But the story makes it a serious, serious work.

It is a part of the Alluvial series.

(a high-chroma version) — This is visually aggressive. The orange-into-cobalt temperature war is working hard and winning. My only honest pause: the upper left quadrant feels slightly disconnected from the intensity happening below — the warm ochre field reads a bit flat against the drama of the foreground. But that may be the painting's way of giving the eye a rest. I don't think it needs fixing — I'd call it finished with that one note registered.

A cooler, more muted Savage trees — This one reads as resolved. The color temperature restraint is doing real work — the pinks and grays create a unified atmosphere, and the tree structure feels genuinely earned rather than imposed. The reflections in the lower zone have exactly the right amount of chaos. I call this finished without hesitation.

June 8th, 2026

This marks the end of the context or enviornment that these tree sit in. Now see what I mean by the trees providing the punctuation or rhythm of viewing. If this were a piece of music instead of a painting, these trees are the beat.

No matter what rhythm or palette I provide, the man made objects the farm structures remain the subject. Now I try to balance the allure of the homestead with the chaos of nature and time.
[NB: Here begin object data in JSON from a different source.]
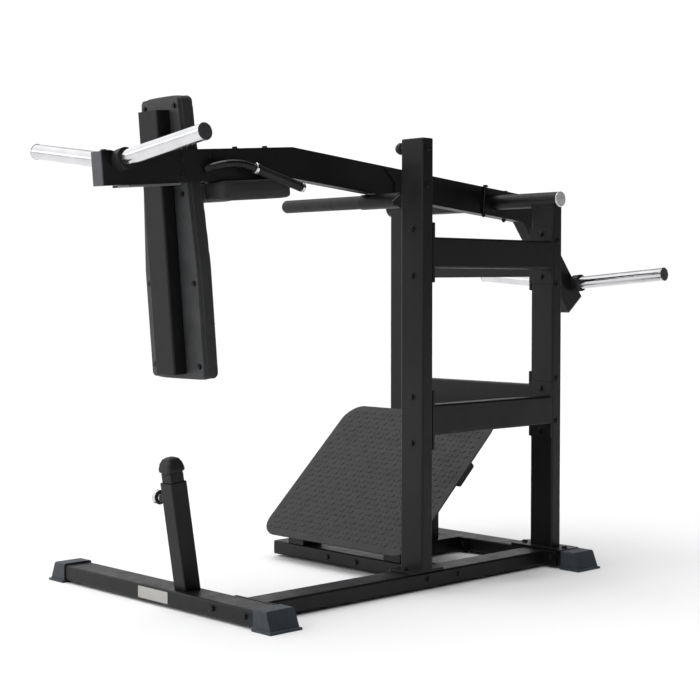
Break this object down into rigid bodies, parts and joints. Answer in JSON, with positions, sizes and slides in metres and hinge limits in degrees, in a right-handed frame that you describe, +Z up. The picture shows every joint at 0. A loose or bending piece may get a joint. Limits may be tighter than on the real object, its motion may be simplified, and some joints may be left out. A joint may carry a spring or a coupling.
{
  "type": "pendulum squat machine",
  "caption": "Plate-loaded swing arm with back and shoulder pads over a sloped foot platform, on a bolted rectangular-tube frame with an adjustable lower stop.",
  "frame": {"origin": "middle of the footprint, on the floor", "axes": "+Z up; +X from the front foot, under the pads, to the rear foot, under the pivot; +Y across the machine, away from the side with the long floor rail"},
  "size_m": [2.2457, 1.157, 1.5883],
  "materials": {
    "powder_coat": "satin black powder coat with a fine grain",
    "chrome": "polished chrome",
    "tread_plate": "dark grey raised-diamond tread plate",
    "wear_plate": "zinc-grey steel",
    "foot_rubber": "matt slate-grey moulded rubber",
    "black_rubber": "matt black rubber",
    "board": "matt charcoal backing board",
    "vinyl": "black upholstery vinyl with a fine pebble grain"
  },
  "bodies": {
    "frame": {"front_foot_tube": "powder_coat", "rear_foot_tube": "powder_coat", "front_foot_cap_near": "foot_rubber", "front_foot_cap_far": "foot_rubber", "rear_foot_cap_near": "foot_rubber", "rear_foot_cap_far": "foot_rubber", "near_side_rail": "powder_coat", "platform_cross_tube": "powder_coat", "middle_rail": "powder_coat", "front_upright": "powder_coat", "rear_upright_near": "powder_coat", "rear_upright_far": "powder_coat", "side_beam_lower": "powder_coat", "side_beam_upper": "powder_coat", "cross_beam_lower": "powder_coat", "cross_beam_upper": "powder_coat", "upper_rubber_stop": "black_rubber", "foot_platform_plate": "tread_plate", "platform_rib_near": "powder_coat", "platform_rib_far": "powder_coat", "platform_cross_support": "powder_coat", "platform_brace": "powder_coat", "bearing_housing_near": "powder_coat", "bearing_housing_far": "powder_coat", "pivot_axle": "chrome", "pivot_cap_near": "chrome", "pivot_cap_far": "chrome", "stop_post": "powder_coat"},
    "arm": {"arm_front_beam": "powder_coat", "arm_rear_beam": "powder_coat", "arm_front_plug": "black_rubber", "arm_rear_plug": "black_rubber", "arm_pivot_tube": "powder_coat", "strike_plate": "wear_plate", "front_collar_near": "black_rubber", "front_sleeve_near": "chrome", "front_collar_far": "black_rubber", "front_sleeve_far": "chrome", "rear_collar_near": "black_rubber", "rear_sleeve_near": "chrome", "rear_collar_far": "black_rubber", "rear_sleeve_far": "chrome", "pad_spine": "powder_coat", "back_pad_board": "board", "back_pad": "vinyl", "spine_bracket_near": "powder_coat", "far_shoulder_beam": "powder_coat", "shoulder_pad_near": "vinyl", "shoulder_pad_far": "vinyl", "handle_tube_near": "powder_coat", "handle_grip_near": "black_rubber", "handle_tube_far": "powder_coat", "handle_grip_far": "black_rubber", "release_bar_sleeve": "powder_coat", "latch_bracket": "powder_coat"},
    "release_bar": {"release_bar": "black_rubber"},
    "stop": {"stop_inner_tube": "powder_coat", "stop_bumper": "black_rubber"},
    "pull_pin": {"pull_pin": "chrome"}
  },
  "joints": [
    {"name": "arm_swing", "type": "hinge", "parent": "frame", "child": "arm", "pos_m": [0.6045, -0.1075, 1.302], "axis": [0, -1, 0], "range_deg": [0, 27]},
    {"name": "release_bar_turn", "type": "hinge", "parent": "arm", "child": "release_bar", "pos_m": [-0.0145, -0.1625, 1.281], "axis": [0, -1, 0], "range_deg": [0, 35]},
    {"name": "stop_height", "type": "slide", "parent": "frame", "child": "stop", "axis": [-0.1547, 0, 0.988], "range_m": [-0.03, 0.03]},
    {"name": "pin_pull", "type": "slide", "parent": "frame", "child": "pull_pin", "axis": [0, 1, 0], "range_m": [0, 0.012], "stiffness_N_per_m": 600}
  ]
}
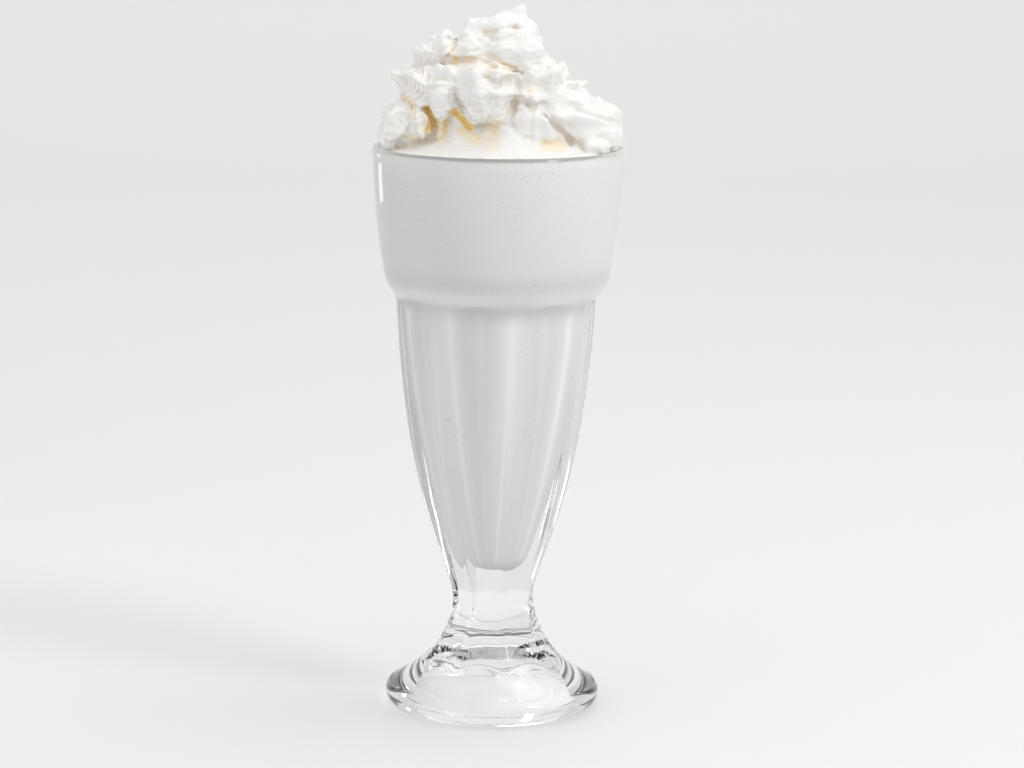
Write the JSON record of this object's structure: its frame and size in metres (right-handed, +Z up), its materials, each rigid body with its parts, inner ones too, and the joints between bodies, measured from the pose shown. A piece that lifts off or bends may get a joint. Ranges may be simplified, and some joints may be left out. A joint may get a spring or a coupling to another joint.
{
  "type": "vanilla milkshake",
  "caption": "White vanilla milkshake in a tall footed soda-fountain glass with hollow flutes and a wide smooth bowl, topped with a piped swirl of whipped cream.",
  "frame": {"origin": "on the table, under the middle of the foot", "axes": "+Z up along the glass's axis, -Y towards the side seen in the picture, where the swirl's ends leave the melted pool open"},
  "size_m": [0.0818, 0.0818, 0.2291],
  "materials": {
    "clear_glass": "clear, smooth, fire-polished pressed glass",
    "vanilla_milkshake": "thick, opaque, off-white, with fine bubbles against the glass",
    "whipped_cream": "soft satin white, aerated, slightly translucent"
  },
  "bodies": {
    "root": {"glass": "clear_glass", "milkshake": "vanilla_milkshake", "whipped_cream": "whipped_cream"}
  },
  "joints": []
}
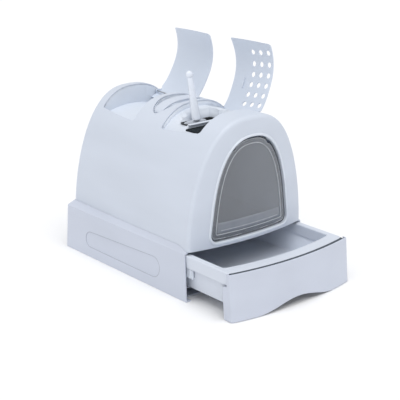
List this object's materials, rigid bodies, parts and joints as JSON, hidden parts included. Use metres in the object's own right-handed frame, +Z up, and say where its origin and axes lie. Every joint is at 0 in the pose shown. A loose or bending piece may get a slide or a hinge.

The man-made keeps asserting itself. White rooflines find light no matter what I put in front of them. Right angles don't occur in nature — the brain knows it and locks on.

  • Set up the screen of bare verticals to filter the structures. They're still there. So the question shifted: not how to hide the homestead, but how to put it under pressure.

  • The foreground is doing the work. Ochre and burnt sienna advancing hard. The farm sits behind that field like something being slowly consumed.

  • Nature wins the painting even if the structures win the subject. More square inches, more energy, more paint. The buildings are outnumbered.

  • The lavender sky is the only thing that breathes.

  • Next question: what happens when the rooflines become less legible. Not abstraction — ambiguity. Something glimpsed rather than seen.

  • The real question this one is asking: whose time is it?

The bottom left corner of this piece still has too much information and causes the eye to linger instead of move off and to the back and right

By simplifying the shape and intoxicating the color our eye now moves immediately off the bottom left.

Session Notes

  • Bottom left was holding the eye hostage. Too much information — the detail was asking for attention it hadn't earned and didn't need.

  • The fix wasn't subtraction alone. Simplified the shape, then intensified the color. When the form stops competing, the heat can do its job — push the eye off and moving.

  • That lower left corner now functions as a launch point. The burnt orange and deep shadow don't describe anything. They accelerate.

  • The water carries you the rest of the way. Once the eye releases from the corner it rides the gray-white middle ground back and right toward the warm hill mass.

  • The reds mid-right are the punctuation. Small, insistent, just enough to confirm arrival.

  • Lesson that keeps proving itself: simplify the shape, intensify the color. More information is not more painting.

I had a great day painting today. I just worked on two pieces but feel elated.

Savage Ground — 54 × 45, oil on canvas

The painting began as a straightforward trees-and-water subject. It ended as a study in how little a painting needs to say to say everything.

The lower left is the engine. A dark mass, nearly empty, with just enough — a scatter of marks, a thin line of acid green pulled from the background hills — to start the eye moving. Not a destination. A departure.

That green is the painting's hidden thread. It lives in the hills at the upper left and reappears at the base of the sienna tree, connecting background to foreground without announcing itself. The viewer won't name it. They'll feel the painting hold together and not know why.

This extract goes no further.